Would you return the complete listing below word for word?
════
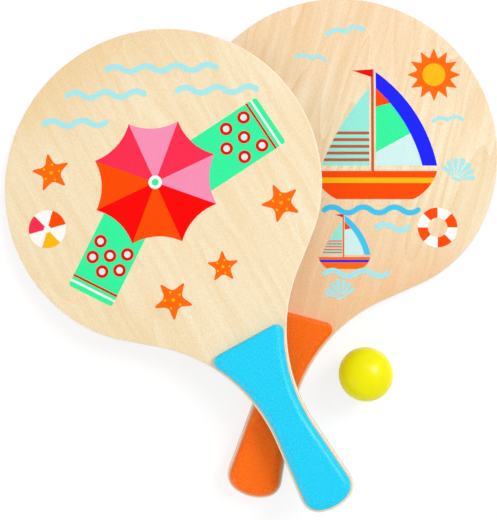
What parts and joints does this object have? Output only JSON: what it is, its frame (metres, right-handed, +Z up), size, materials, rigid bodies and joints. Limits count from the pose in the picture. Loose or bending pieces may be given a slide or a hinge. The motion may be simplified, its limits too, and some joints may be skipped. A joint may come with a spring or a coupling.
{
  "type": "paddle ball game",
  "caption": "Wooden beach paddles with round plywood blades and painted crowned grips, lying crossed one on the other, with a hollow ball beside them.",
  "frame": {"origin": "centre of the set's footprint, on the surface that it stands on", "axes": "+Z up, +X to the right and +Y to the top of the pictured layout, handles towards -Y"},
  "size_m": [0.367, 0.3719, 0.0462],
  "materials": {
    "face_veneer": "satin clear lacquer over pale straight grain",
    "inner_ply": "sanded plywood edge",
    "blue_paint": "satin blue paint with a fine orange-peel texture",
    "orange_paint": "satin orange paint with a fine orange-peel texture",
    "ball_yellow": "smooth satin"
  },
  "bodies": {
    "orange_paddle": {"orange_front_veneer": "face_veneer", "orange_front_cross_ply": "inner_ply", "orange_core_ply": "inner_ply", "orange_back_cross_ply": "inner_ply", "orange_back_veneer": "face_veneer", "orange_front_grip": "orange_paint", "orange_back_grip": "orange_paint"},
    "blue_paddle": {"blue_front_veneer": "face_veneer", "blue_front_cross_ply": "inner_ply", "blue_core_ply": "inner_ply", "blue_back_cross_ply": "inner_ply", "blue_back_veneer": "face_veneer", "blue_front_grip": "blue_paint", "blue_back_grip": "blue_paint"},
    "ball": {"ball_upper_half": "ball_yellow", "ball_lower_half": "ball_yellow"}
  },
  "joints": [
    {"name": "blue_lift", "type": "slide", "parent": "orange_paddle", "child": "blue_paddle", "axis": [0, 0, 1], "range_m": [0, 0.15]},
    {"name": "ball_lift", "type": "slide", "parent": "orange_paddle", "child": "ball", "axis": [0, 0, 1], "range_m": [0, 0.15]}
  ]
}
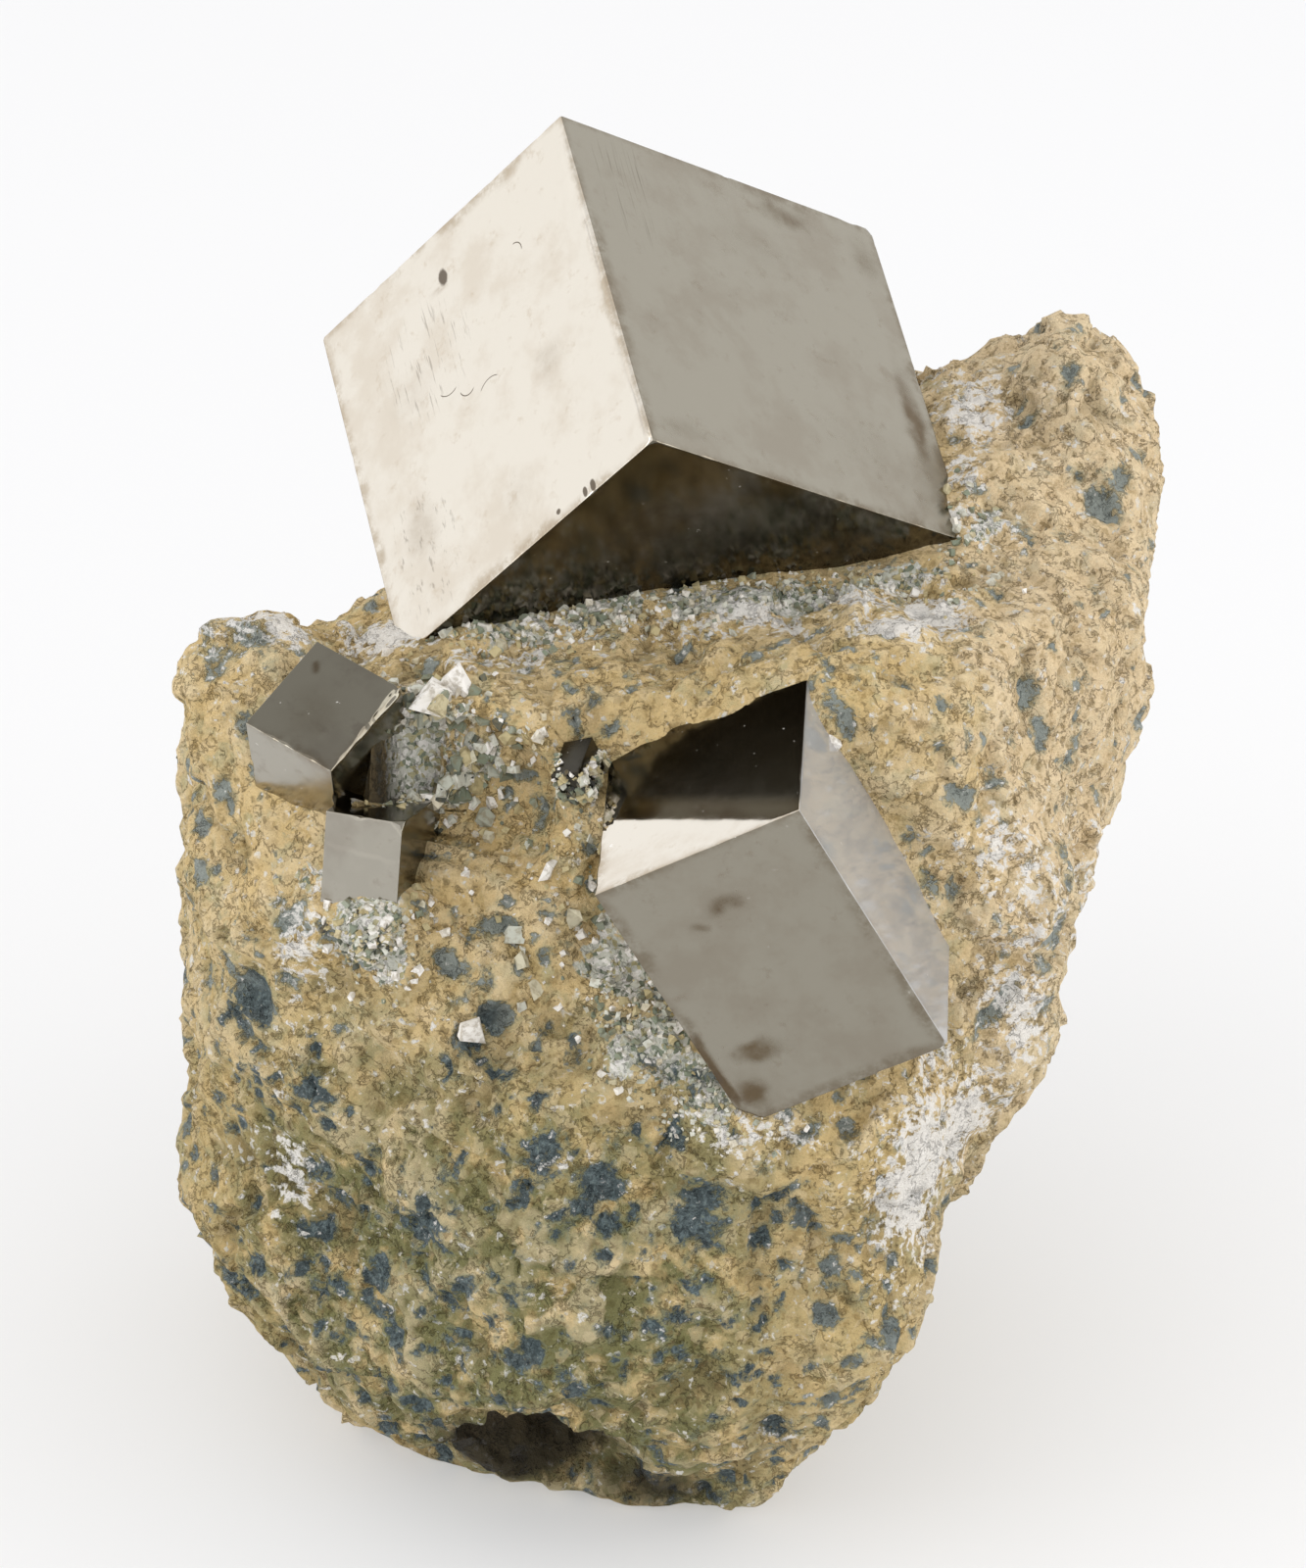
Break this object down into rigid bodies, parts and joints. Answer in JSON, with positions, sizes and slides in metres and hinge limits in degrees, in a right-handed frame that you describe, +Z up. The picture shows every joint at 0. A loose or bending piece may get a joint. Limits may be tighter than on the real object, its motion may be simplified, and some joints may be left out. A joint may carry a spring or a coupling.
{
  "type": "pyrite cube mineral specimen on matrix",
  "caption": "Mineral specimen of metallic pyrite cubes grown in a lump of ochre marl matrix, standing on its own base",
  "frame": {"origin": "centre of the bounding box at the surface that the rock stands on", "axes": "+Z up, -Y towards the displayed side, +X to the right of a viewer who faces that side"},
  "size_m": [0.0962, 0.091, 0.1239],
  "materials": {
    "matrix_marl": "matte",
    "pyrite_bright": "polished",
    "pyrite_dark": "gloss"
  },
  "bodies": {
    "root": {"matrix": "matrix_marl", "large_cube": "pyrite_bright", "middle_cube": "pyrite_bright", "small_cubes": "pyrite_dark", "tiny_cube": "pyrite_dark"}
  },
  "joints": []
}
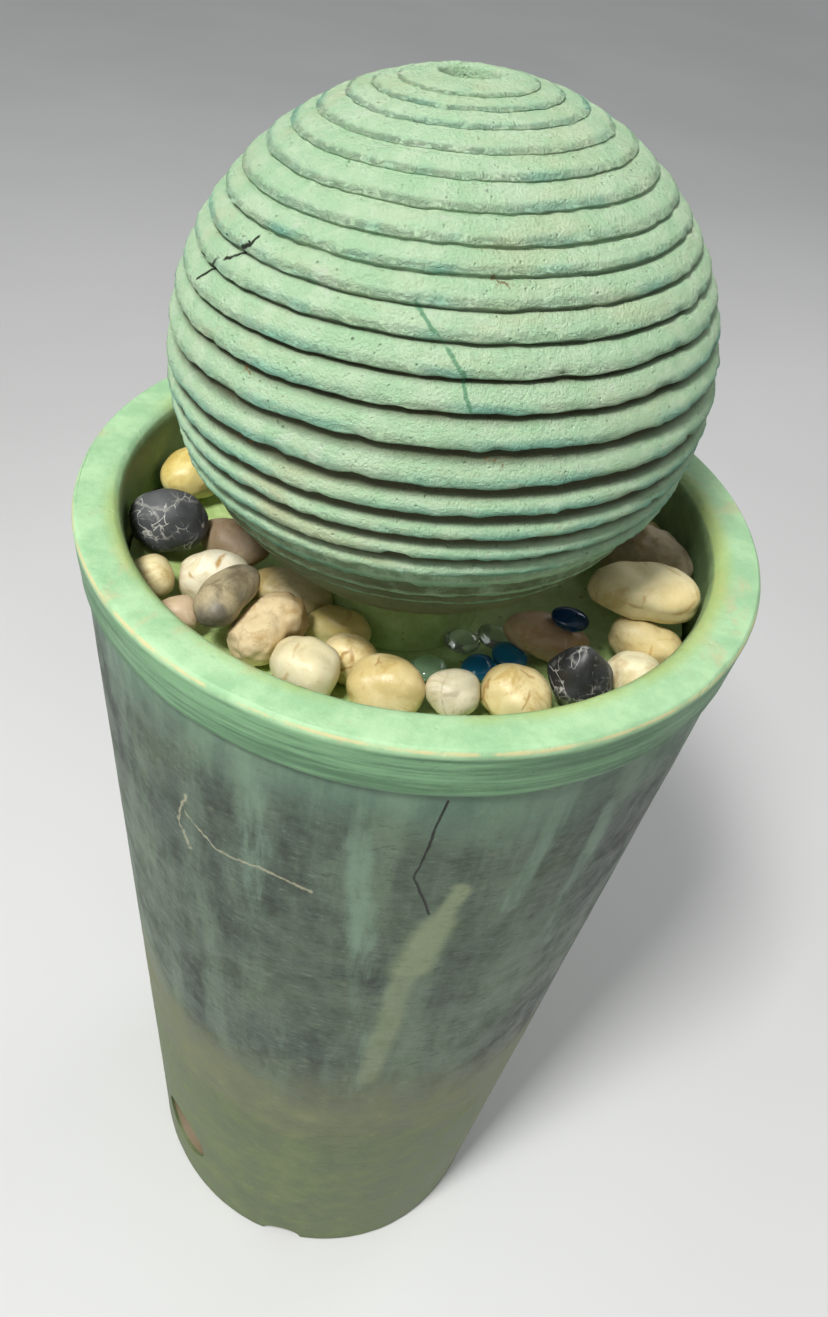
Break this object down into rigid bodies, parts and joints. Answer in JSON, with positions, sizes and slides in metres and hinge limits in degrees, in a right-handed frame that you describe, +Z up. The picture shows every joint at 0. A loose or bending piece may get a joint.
════
• [The solution]
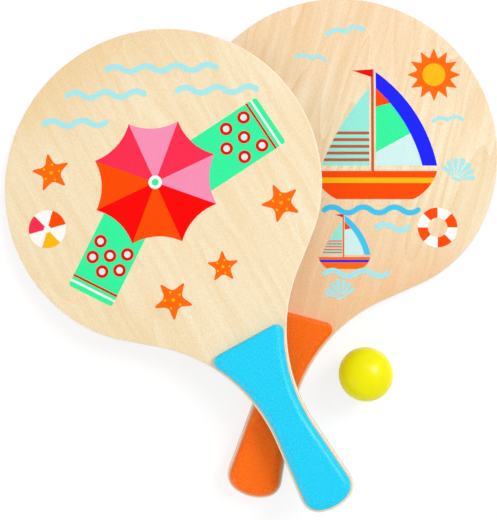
What parts and joints does this object have? Output only JSON: what it is, its frame (metres, right-handed, +Z up), size, materials, rigid bodies and joints. Limits count from the pose in the picture. Loose or bending pieces may be given a slide or a hinge. The motion may be simplified, its limits too, and some joints may be skipped. A joint may come with a spring or a coupling.
{
  "type": "paddle ball game",
  "caption": "Wooden beach paddles with round plywood blades and painted crowned grips, lying crossed one on the other, with a hollow ball beside them.",
  "frame": {"origin": "centre of the set's footprint, on the surface that it stands on", "axes": "+Z up, +X to the right and +Y to the top of the pictured layout, handles towards -Y"},
  "size_m": [0.367, 0.3719, 0.0462],
  "materials": {
    "face_veneer": "satin clear lacquer over pale straight grain",
    "inner_ply": "sanded plywood edge",
    "blue_paint": "satin blue paint with a fine orange-peel texture",
    "orange_paint": "satin orange paint with a fine orange-peel texture",
    "ball_yellow": "smooth satin"
  },
  "bodies": {
    "orange_paddle": {"orange_front_veneer": "face_veneer", "orange_front_cross_ply": "inner_ply", "orange_core_ply": "inner_ply", "orange_back_cross_ply": "inner_ply", "orange_back_veneer": "face_veneer", "orange_front_grip": "orange_paint", "orange_back_grip": "orange_paint"},
    "blue_paddle": {"blue_front_veneer": "face_veneer", "blue_front_cross_ply": "inner_ply", "blue_core_ply": "inner_ply", "blue_back_cross_ply": "inner_ply", "blue_back_veneer": "face_veneer", "blue_front_grip": "blue_paint", "blue_back_grip": "blue_paint"},
    "ball": {"ball_upper_half": "ball_yellow", "ball_lower_half": "ball_yellow"}
  },
  "joints": [
    {"name": "blue_lift", "type": "slide", "parent": "orange_paddle", "child": "blue_paddle", "axis": [0, 0, 1], "range_m": [0, 0.15]},
    {"name": "ball_lift", "type": "slide", "parent": "orange_paddle", "child": "ball", "axis": [0, 0, 1], "range_m": [0, 0.15]}
  ]
}
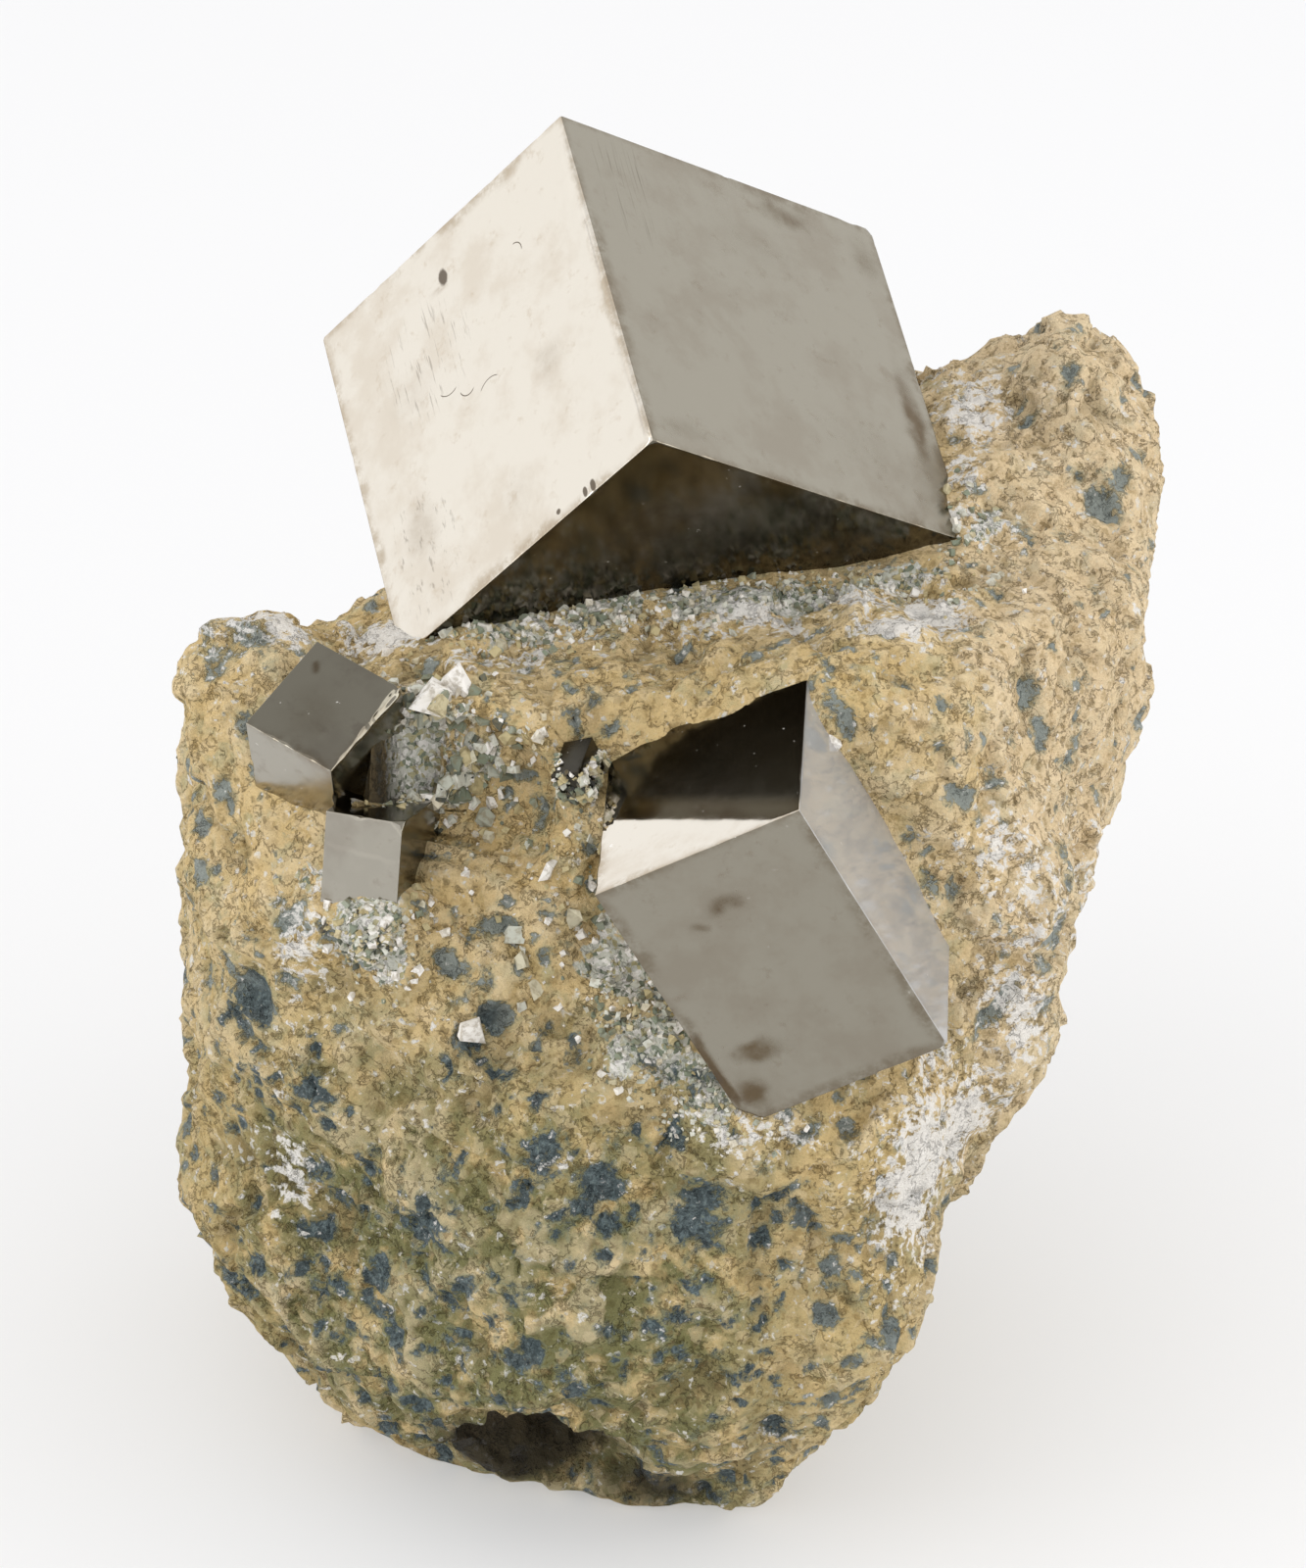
Break this object down into rigid bodies, parts and joints. Answer in JSON, with positions, sizes and slides in metres and hinge limits in degrees, in a right-handed frame that you describe, +Z up. The picture shows every joint at 0. A loose or bending piece may get a joint. Limits may be tighter than on the real object, its motion may be simplified, and some joints may be left out. A joint may carry a spring or a coupling.
{
  "type": "pyrite cube mineral specimen on matrix",
  "caption": "Mineral specimen of metallic pyrite cubes grown in a lump of ochre marl matrix, standing on its own base",
  "frame": {"origin": "centre of the bounding box at the surface that the rock stands on", "axes": "+Z up, -Y towards the displayed side, +X to the right of a viewer who faces that side"},
  "size_m": [0.0962, 0.091, 0.1239],
  "materials": {
    "matrix_marl": "matte",
    "pyrite_bright": "polished",
    "pyrite_dark": "gloss"
  },
  "bodies": {
    "root": {"matrix": "matrix_marl", "large_cube": "pyrite_bright", "middle_cube": "pyrite_bright", "small_cubes": "pyrite_dark", "tiny_cube": "pyrite_dark"}
  },
  "joints": []
}
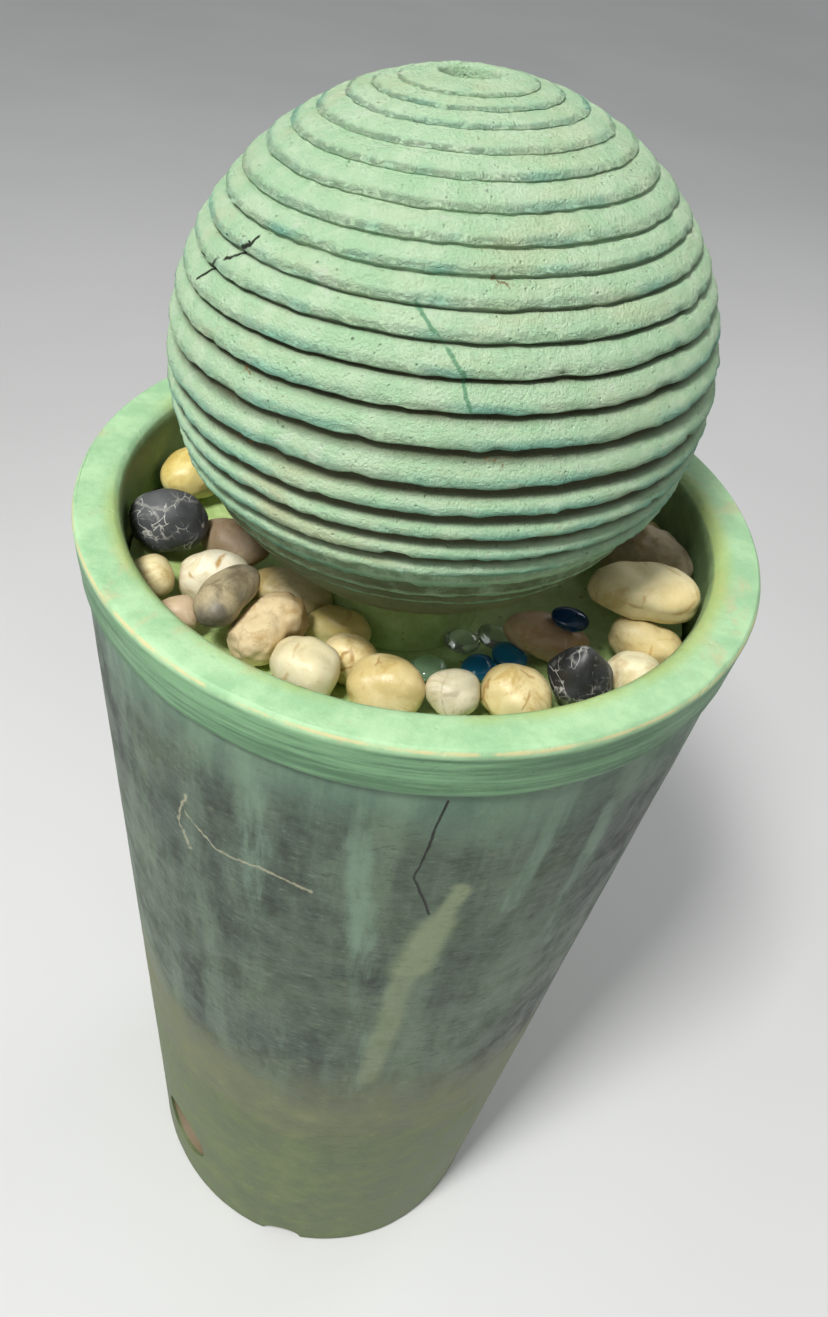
Break this object down into rigid bodies, parts and joints. Answer in JSON, with positions, sizes and slides in metres and hinge limits in degrees, in a right-handed frame that you describe, +Z up. The picture shows every joint at 0. A loose or bending piece may get a joint.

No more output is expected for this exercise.